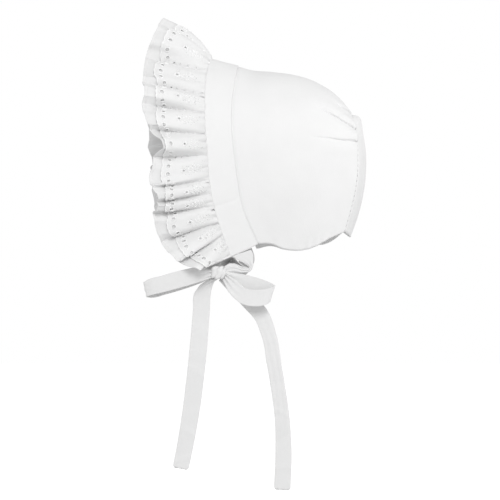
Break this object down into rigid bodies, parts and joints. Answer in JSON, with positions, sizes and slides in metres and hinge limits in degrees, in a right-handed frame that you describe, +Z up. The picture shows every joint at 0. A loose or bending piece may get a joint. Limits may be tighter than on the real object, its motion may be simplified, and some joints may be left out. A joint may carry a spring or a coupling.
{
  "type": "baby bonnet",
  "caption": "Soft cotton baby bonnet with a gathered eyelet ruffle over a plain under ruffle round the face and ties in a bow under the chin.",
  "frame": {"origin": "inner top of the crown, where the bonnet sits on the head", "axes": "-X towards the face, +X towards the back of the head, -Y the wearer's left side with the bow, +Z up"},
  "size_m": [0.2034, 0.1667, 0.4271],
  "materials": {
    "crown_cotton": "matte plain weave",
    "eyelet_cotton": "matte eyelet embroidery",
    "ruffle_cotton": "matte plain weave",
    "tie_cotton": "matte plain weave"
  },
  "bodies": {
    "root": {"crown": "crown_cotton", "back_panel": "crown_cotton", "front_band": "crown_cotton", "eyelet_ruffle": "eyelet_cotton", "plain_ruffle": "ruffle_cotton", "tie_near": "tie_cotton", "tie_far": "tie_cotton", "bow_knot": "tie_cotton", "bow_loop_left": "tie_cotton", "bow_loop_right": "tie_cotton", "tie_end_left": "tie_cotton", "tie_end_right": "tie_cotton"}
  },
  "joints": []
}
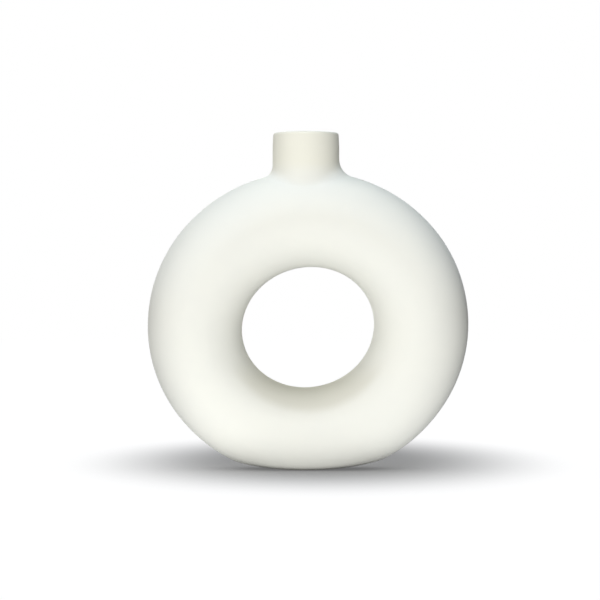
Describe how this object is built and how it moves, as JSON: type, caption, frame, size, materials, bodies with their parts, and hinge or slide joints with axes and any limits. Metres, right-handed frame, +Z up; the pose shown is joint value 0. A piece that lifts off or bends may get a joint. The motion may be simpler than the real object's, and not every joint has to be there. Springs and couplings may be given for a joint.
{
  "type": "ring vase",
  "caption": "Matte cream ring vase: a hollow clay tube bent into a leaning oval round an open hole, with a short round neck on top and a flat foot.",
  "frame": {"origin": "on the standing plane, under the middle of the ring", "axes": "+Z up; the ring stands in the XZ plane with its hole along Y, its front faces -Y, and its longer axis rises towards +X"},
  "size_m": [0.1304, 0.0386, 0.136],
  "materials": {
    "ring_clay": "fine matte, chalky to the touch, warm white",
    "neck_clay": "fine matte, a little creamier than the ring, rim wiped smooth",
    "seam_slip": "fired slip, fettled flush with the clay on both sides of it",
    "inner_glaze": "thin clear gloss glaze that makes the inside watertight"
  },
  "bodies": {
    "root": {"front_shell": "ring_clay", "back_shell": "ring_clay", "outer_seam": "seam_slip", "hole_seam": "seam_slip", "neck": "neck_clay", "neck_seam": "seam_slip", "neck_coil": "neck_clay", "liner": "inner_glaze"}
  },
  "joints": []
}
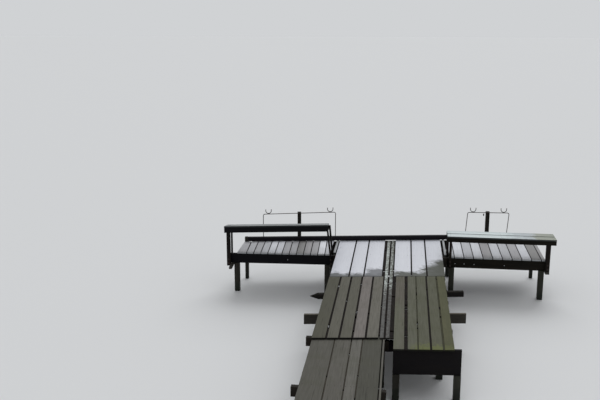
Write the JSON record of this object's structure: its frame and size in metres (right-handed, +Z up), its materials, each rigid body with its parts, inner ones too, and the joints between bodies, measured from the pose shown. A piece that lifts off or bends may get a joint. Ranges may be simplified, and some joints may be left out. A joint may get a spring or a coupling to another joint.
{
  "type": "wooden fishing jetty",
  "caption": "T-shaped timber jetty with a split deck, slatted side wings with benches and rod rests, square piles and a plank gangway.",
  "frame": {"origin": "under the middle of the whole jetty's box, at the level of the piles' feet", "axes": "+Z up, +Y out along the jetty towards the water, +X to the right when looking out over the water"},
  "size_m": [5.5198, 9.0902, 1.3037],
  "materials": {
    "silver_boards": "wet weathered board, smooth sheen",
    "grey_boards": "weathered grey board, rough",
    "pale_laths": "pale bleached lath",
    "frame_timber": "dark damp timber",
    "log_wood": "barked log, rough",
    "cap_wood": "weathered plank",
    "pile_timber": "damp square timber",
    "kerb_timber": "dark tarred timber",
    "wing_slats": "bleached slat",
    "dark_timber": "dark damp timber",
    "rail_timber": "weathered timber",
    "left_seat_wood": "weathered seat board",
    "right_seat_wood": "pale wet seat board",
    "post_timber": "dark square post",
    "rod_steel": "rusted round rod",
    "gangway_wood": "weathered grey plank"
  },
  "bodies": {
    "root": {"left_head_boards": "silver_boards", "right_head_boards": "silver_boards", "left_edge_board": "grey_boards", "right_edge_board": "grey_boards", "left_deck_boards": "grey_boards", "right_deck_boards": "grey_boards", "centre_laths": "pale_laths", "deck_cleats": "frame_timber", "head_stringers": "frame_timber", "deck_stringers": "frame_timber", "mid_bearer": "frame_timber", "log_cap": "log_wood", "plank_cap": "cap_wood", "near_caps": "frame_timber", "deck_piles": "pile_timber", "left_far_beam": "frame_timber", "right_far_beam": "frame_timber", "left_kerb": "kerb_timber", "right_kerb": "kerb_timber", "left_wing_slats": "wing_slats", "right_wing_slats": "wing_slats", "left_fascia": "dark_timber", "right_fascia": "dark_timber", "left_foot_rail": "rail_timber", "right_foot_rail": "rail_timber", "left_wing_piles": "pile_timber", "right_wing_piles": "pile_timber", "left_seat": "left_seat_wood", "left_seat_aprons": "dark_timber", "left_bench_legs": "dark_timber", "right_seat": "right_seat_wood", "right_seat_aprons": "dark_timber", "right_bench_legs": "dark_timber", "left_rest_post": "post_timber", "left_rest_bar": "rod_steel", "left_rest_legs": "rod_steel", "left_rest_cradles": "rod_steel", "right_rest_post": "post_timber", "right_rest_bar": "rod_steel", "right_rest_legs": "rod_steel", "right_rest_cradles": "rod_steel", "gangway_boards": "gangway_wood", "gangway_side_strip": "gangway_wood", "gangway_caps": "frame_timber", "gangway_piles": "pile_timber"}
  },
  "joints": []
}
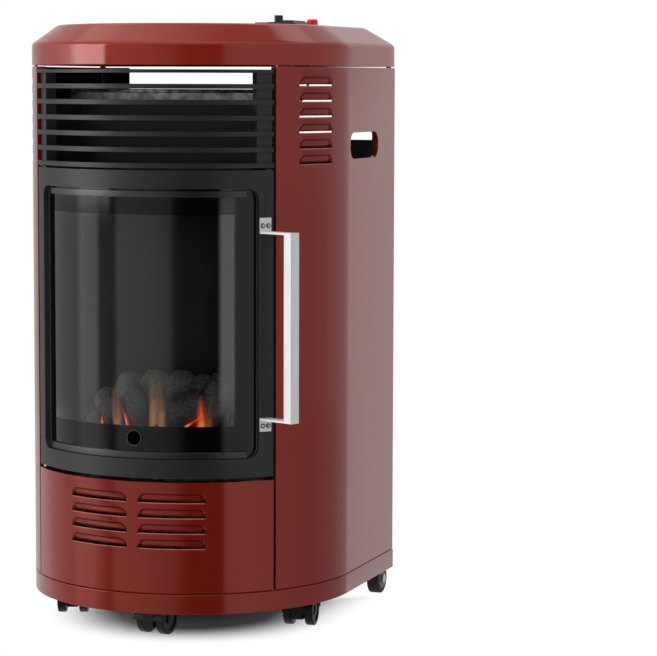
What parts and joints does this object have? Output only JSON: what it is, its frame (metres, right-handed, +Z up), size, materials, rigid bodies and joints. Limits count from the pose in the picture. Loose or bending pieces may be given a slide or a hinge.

- [Exercise task] Copy out the full listing exactly.

- [Answer for this exercise]
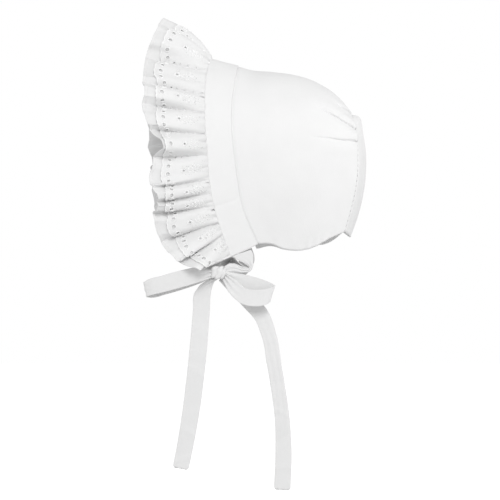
Break this object down into rigid bodies, parts and joints. Answer in JSON, with positions, sizes and slides in metres and hinge limits in degrees, in a right-handed frame that you describe, +Z up. The picture shows every joint at 0. A loose or bending piece may get a joint. Limits may be tighter than on the real object, its motion may be simplified, and some joints may be left out. A joint may carry a spring or a coupling.
{
  "type": "baby bonnet",
  "caption": "Soft cotton baby bonnet with a gathered eyelet ruffle over a plain under ruffle round the face and ties in a bow under the chin.",
  "frame": {"origin": "inner top of the crown, where the bonnet sits on the head", "axes": "-X towards the face, +X towards the back of the head, -Y the wearer's left side with the bow, +Z up"},
  "size_m": [0.2034, 0.1667, 0.4271],
  "materials": {
    "crown_cotton": "matte plain weave",
    "eyelet_cotton": "matte eyelet embroidery",
    "ruffle_cotton": "matte plain weave",
    "tie_cotton": "matte plain weave"
  },
  "bodies": {
    "root": {"crown": "crown_cotton", "back_panel": "crown_cotton", "front_band": "crown_cotton", "eyelet_ruffle": "eyelet_cotton", "plain_ruffle": "ruffle_cotton", "tie_near": "tie_cotton", "tie_far": "tie_cotton", "bow_knot": "tie_cotton", "bow_loop_left": "tie_cotton", "bow_loop_right": "tie_cotton", "tie_end_left": "tie_cotton", "tie_end_right": "tie_cotton"}
  },
  "joints": []
}
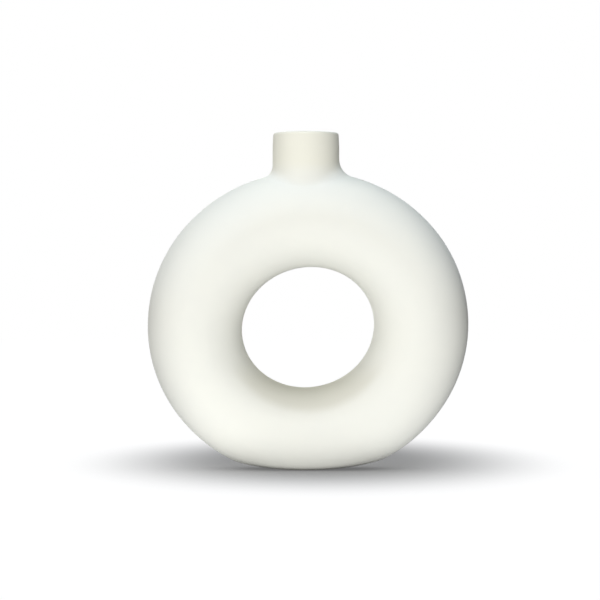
Describe how this object is built and how it moves, as JSON: type, caption, frame, size, materials, bodies with their parts, and hinge or slide joints with axes and any limits. Metres, right-handed frame, +Z up; the pose shown is joint value 0. A piece that lifts off or bends may get a joint. The motion may be simpler than the real object's, and not every joint has to be there. Springs and couplings may be given for a joint.
{
  "type": "ring vase",
  "caption": "Matte cream ring vase: a hollow clay tube bent into a leaning oval round an open hole, with a short round neck on top and a flat foot.",
  "frame": {"origin": "on the standing plane, under the middle of the ring", "axes": "+Z up; the ring stands in the XZ plane with its hole along Y, its front faces -Y, and its longer axis rises towards +X"},
  "size_m": [0.1304, 0.0386, 0.136],
  "materials": {
    "ring_clay": "fine matte, chalky to the touch, warm white",
    "neck_clay": "fine matte, a little creamier than the ring, rim wiped smooth",
    "seam_slip": "fired slip, fettled flush with the clay on both sides of it",
    "inner_glaze": "thin clear gloss glaze that makes the inside watertight"
  },
  "bodies": {
    "root": {"front_shell": "ring_clay", "back_shell": "ring_clay", "outer_seam": "seam_slip", "hole_seam": "seam_slip", "neck": "neck_clay", "neck_seam": "seam_slip", "neck_coil": "neck_clay", "liner": "inner_glaze"}
  },
  "joints": []
}
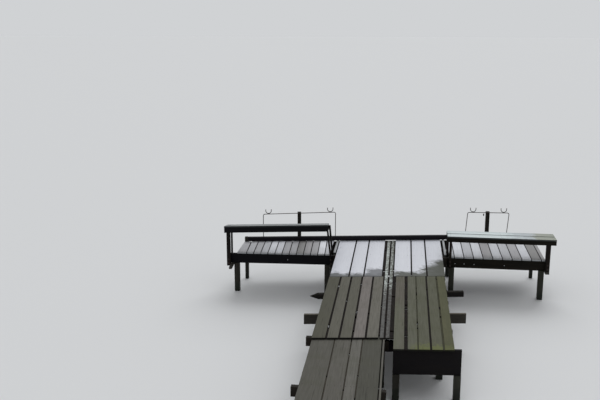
Write the JSON record of this object's structure: its frame and size in metres (right-handed, +Z up), its materials, each rigid body with its parts, inner ones too, and the joints between bodies, measured from the pose shown. A piece that lifts off or bends may get a joint. Ranges may be simplified, and some joints may be left out. A joint may get a spring or a coupling to another joint.
{
  "type": "wooden fishing jetty",
  "caption": "T-shaped timber jetty with a split deck, slatted side wings with benches and rod rests, square piles and a plank gangway.",
  "frame": {"origin": "under the middle of the whole jetty's box, at the level of the piles' feet", "axes": "+Z up, +Y out along the jetty towards the water, +X to the right when looking out over the water"},
  "size_m": [5.5198, 9.0902, 1.3037],
  "materials": {
    "silver_boards": "wet weathered board, smooth sheen",
    "grey_boards": "weathered grey board, rough",
    "pale_laths": "pale bleached lath",
    "frame_timber": "dark damp timber",
    "log_wood": "barked log, rough",
    "cap_wood": "weathered plank",
    "pile_timber": "damp square timber",
    "kerb_timber": "dark tarred timber",
    "wing_slats": "bleached slat",
    "dark_timber": "dark damp timber",
    "rail_timber": "weathered timber",
    "left_seat_wood": "weathered seat board",
    "right_seat_wood": "pale wet seat board",
    "post_timber": "dark square post",
    "rod_steel": "rusted round rod",
    "gangway_wood": "weathered grey plank"
  },
  "bodies": {
    "root": {"left_head_boards": "silver_boards", "right_head_boards": "silver_boards", "left_edge_board": "grey_boards", "right_edge_board": "grey_boards", "left_deck_boards": "grey_boards", "right_deck_boards": "grey_boards", "centre_laths": "pale_laths", "deck_cleats": "frame_timber", "head_stringers": "frame_timber", "deck_stringers": "frame_timber", "mid_bearer": "frame_timber", "log_cap": "log_wood", "plank_cap": "cap_wood", "near_caps": "frame_timber", "deck_piles": "pile_timber", "left_far_beam": "frame_timber", "right_far_beam": "frame_timber", "left_kerb": "kerb_timber", "right_kerb": "kerb_timber", "left_wing_slats": "wing_slats", "right_wing_slats": "wing_slats", "left_fascia": "dark_timber", "right_fascia": "dark_timber", "left_foot_rail": "rail_timber", "right_foot_rail": "rail_timber", "left_wing_piles": "pile_timber", "right_wing_piles": "pile_timber", "left_seat": "left_seat_wood", "left_seat_aprons": "dark_timber", "left_bench_legs": "dark_timber", "right_seat": "right_seat_wood", "right_seat_aprons": "dark_timber", "right_bench_legs": "dark_timber", "left_rest_post": "post_timber", "left_rest_bar": "rod_steel", "left_rest_legs": "rod_steel", "left_rest_cradles": "rod_steel", "right_rest_post": "post_timber", "right_rest_bar": "rod_steel", "right_rest_legs": "rod_steel", "right_rest_cradles": "rod_steel", "gangway_boards": "gangway_wood", "gangway_side_strip": "gangway_wood", "gangway_caps": "frame_timber", "gangway_piles": "pile_timber"}
  },
  "joints": []
}
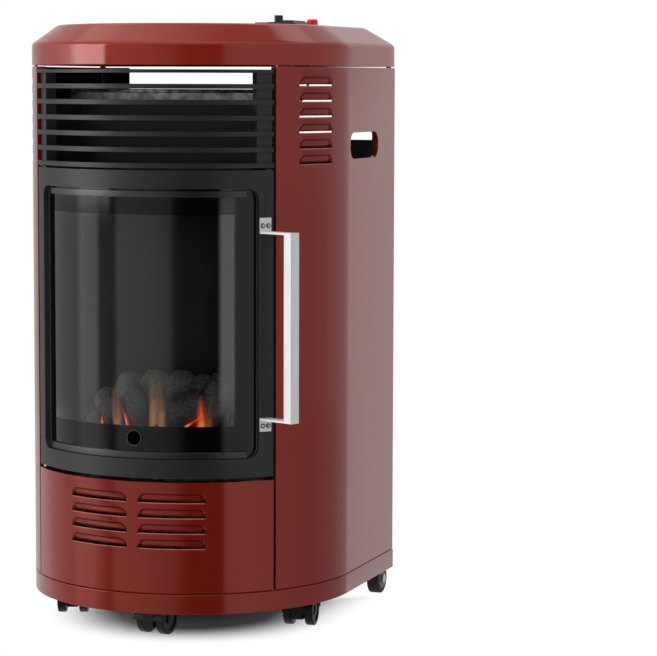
What parts and joints does this object have? Output only JSON: what it is, its frame (metres, right-handed, +Z up), size, materials, rigid bodies and joints. Limits count from the pose in the picture. Loose or bending pieces may be given a slide or a hinge.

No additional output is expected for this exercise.